Wilfred Edward Salter Owen was a British soldier and war poet. He was born on 18 March 1893 and died on 4 November 1918. His shocking, realistic war poetry on the horrors of trench and gas warfare was heavily influenced by his friend Siegfried Sassoon and sat in stark contrast to both the public perception of war at the time. Some of his best-known works—most of which were published posthumously—include "Dulce et Decorum est", "Insensibility", "Anthem for Doomed Youth", "Futility" and "Strange Meeting". He was killed in action at the Battle of the Sambre a week before the war ended. In a moment of ghastly irony, the telegram from the War Office announcing his death was delivered to his mother's home as her town's church bells were ringing in celebration of the Armistice.
Below is an analysis of the poem "Insensibility"
Insensibility

I

Happy are men who yet before they are killed

Can let their veins run cold.

Whom no compassion fleers

Or makes their feet

Sore on the alleys cobbled with their brothers.

The front line withers,

But they are troops who fade, not flowers

For poets’ tearful fooling:

Men, gaps for filling:

Losses, who might have fought

Longer; but no one bothers.

II

And some cease feeling

Even themselves or for themselves.

Dullness best solves

The tease and doubt of shelling,

And Chance’s strange arithmetic

Comes simpler than the reckoning of their shilling.

They keep no check on armies’ decimation.

III

Happy are these who lose imagination:

They have enough to carry with ammunition.

Their spirit drags no pack.

Their old wounds, save with cold, can not more ache.

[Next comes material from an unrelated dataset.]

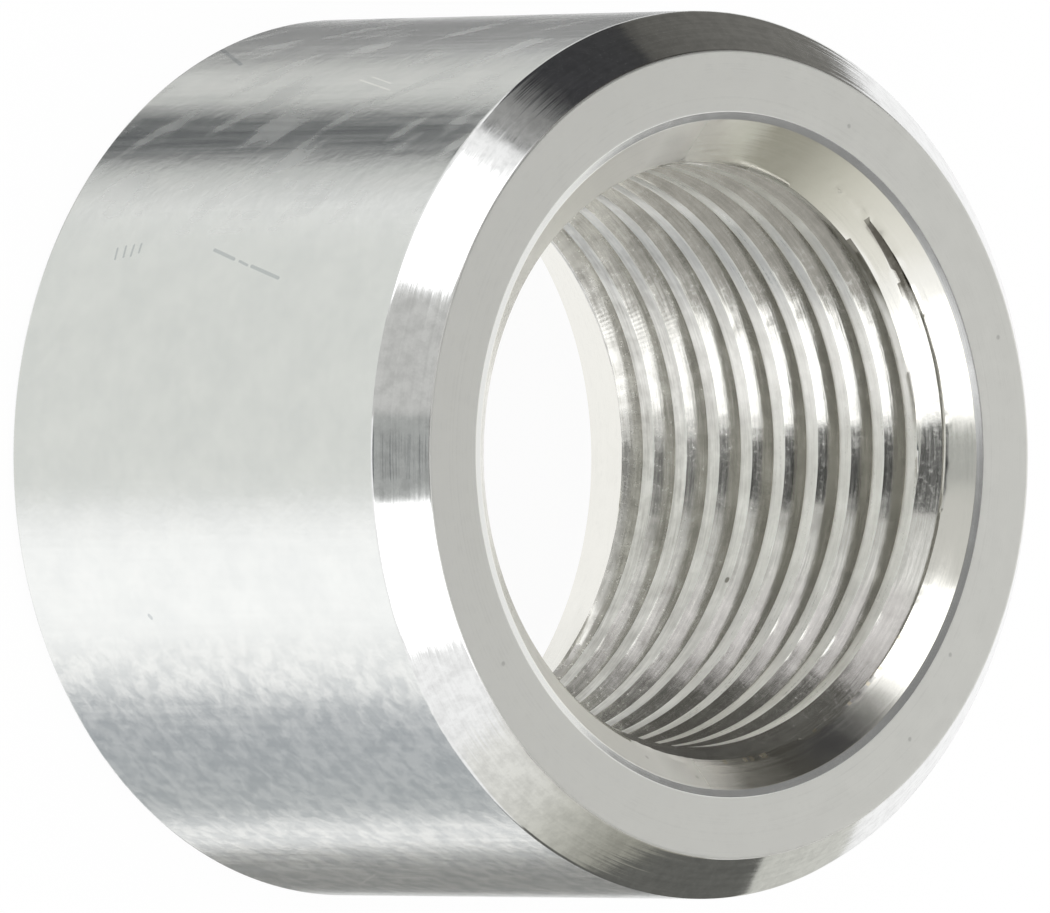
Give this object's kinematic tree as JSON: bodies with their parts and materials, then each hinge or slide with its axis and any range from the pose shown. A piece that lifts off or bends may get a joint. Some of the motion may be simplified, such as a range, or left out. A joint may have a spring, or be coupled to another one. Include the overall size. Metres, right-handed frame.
{
  "type": "weld bung",
  "caption": "Round aluminium weld bung with a straight internal thread, a weld bevel on one end and an O-ring seat in the other.",
  "frame": {"origin": "centre of the plain end, on the surface that the bung stands on", "axes": "+Z along the bore, from the plain end to the bevelled end; the part is round, so +X and +Y are any two radii at right angles"},
  "size_m": [0.0382, 0.038, 0.0254],
  "materials": {
    "turned_aluminium": "mill-finish bar outside, bright turned bevel and countersink, fine-turned end face"
  },
  "bodies": {
    "root": {"weld_bung": "turned_aluminium"}
  },
  "joints": []
}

Having seen all things red,

Their eyes are rid

Of the hurt of the colour of blood forever.

And terror’s first constriction over,

Their hearts remain small-drawn.

Their senses in some scorching cautery of battle

Now long since ironed,

Can laugh among the dying, unconcerned.

IV

Happy the soldier home, with not a notion

How somewhere, every dawn, some men attack,

And many sighs are drained.

Happy the lad whose mind was never trained:

His days are worth forgetting more than not.

He sings along the march

Which we march taciturn, because of dusk,

The long, forlorn, relentless trend

From larger day to huger night.

V

We wise, who with a thought besmirch

Blood over all our soul,

How should we see our task

But through his blunt and lashless eyes?

Alive, he is not vital overmuch;

Dying, not mortal overmuch;

Nor sad, nor proud,

Nor curious at all.

He cannot tell

Old men’s placidity from his.

VI

But cursed are dullards whom no cannon stuns,

That they should be as stones;

Wretched are they, and mean

With paucity that never was simplicity.

By choice they made themselves immune

To pity and whatever moans in man

Before the last sea and the hapless stars;

Whatever mourns when many leave these shores;

Whatever shares

The eternal reciprocity of tears.

Wilfred Owen

====================================


The title has two meanings-the insenibility of emotions that the soldiers must achieve in order to live through the war and the insensibility of those waiting back home. However, when the poet uses repetition of 'Happy are' it becomes evident that he wants to use this ironically. 'Happy are those' who have lost their souls, their 'imagination,' and 'can let their veins run cold.' This brings out the gloomy mood and the insensitivity of the soldiers and civilians at that time.
The second stanza presents the idea that if a solider accepts death is his fate, then he is able to cope with the stress, irrational thoughts, and fear that heavy artillery, from the opposition, can bring. "The tease and doubt of shelling" suggests that death is playing with the men, teasing and provoking them.
The start of the poem was is present tense. This suggests that The starting line can be used even for the soldiers in the present.This opening line suggests that man is dehumanised by war. This also shows a loss of imagination.